About DominicCavenagh

DominicCavenagh · ‎08-30-2022

Wow, thanks so much for this - this is a beautiful solution to the problem! Thanks so much for your effort to implement this! I wish I could accept multiple solutions!

DominicCavenagh · ‎08-29-2022

Not really. After looking at @FreelanceReinhard s graph theory solution, it seems like this would take a little bit more thought, and someone much smarter than me to figure out!

DominicCavenagh · ‎08-29-2022

Thanks for this solution, it is very elegant. I have not come across hashes in SAS before so these are new to me and I will need to do a bit of work to fully understand your implementation. Your solution answers how the initial question was posed but does not allow for multiples of the same letter. Technically this is allowed by the constraints only if they do not violate the other constraints. Your code was very easy to edit to allow this however (just commented out the equality tests in the initial loop). As mentioned by @FreelanceReinhard in his solution, there appears to be many possible solutions and some will produce more valid strings than others. I will be interested to have a play around with the selection order of the strings to see how we can change the number of solutions.It is possible to see this by randomly sorting the first dataset produced in your code before running the second part. Anyways, I really appreciate you taking time out to help. Many thanks!

DominicCavenagh · ‎08-29-2022

Thanks for this very thorough solution to the problem. It really opened my eyes to the differences in number of solutions that can be produced given the initial selection. I love the graph theory approach. Is it your feeling that all the strings could be produced by starting with one of the optional strings you mention and then just iterating through the letters? Then do this for each case?I would be interested to see your approach to this. If i could have, I would have really liked to mark this as an acceptable solution as well. Many thanks!

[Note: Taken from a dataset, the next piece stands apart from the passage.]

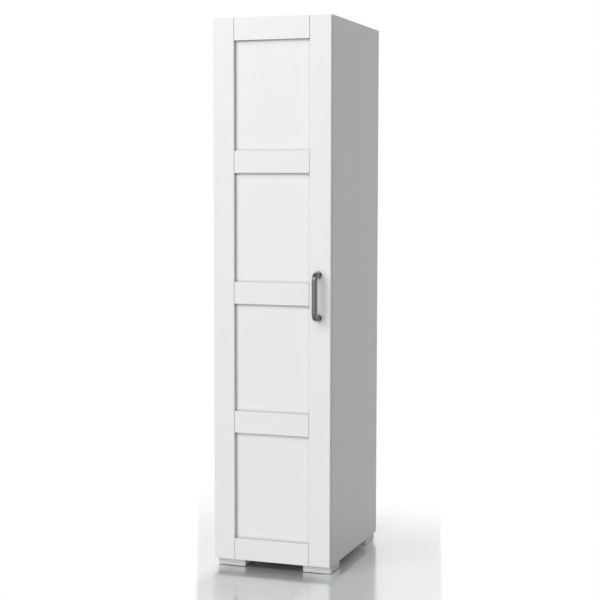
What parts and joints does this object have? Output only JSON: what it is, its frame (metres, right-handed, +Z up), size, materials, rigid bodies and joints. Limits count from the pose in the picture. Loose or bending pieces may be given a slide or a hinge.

DominicCavenagh · ‎08-28-2022

Hi, thanks for your reply. The combinations idea is very interesting and has given me some food for thought. In terms of the "valid" values, these are generated in the same loop. So they are highly dependent on which is your first choice. i.e. 1. Generate all string permutations. 2. Choose one string as "valid" value (call it "str") 3. Mark all strings that "str" makes invalid as invalid 4. Choose another string that has not yet been marked invalid. 5.repeat steps 2-4, until you run out of valid strings to choose. Obviously from above, if the first choice is ABCD, then BACD will not be valid. However if your first choice is BACD then ABCD will not be valid. In my original program I was just going through the list of permutations as sorted alphabetically, however this may not be the best approach, and it may be better to just pick at random. In terms of the transcription comment, this is domain specific. The purpose of producing these ID's is that they need to be handwritten on samples and we don't want people accidently writing BACD when they read ABCD. There was some corncern this would happen, so we sought to produce IDs that if this did occur, it would not be a valid ID and we would know something wrong happened, rather than the sample being assigned to the wrong ID. While the combination method you describe guarantees success for our criteria, it is only producing a subset of the valid list of ID's. I think this is what you meant when saying this is a good place to start. If the combination method chooses ABCD, then there can be no other string with all these characters. However, based on our constraints, DBCA, CBAD and ADCB would be valid, as the repeated (/swapped) letters are not next to each other. Producing these extras is relatively easy to add in to the method, so I will have a go at that. Thanks again for your help.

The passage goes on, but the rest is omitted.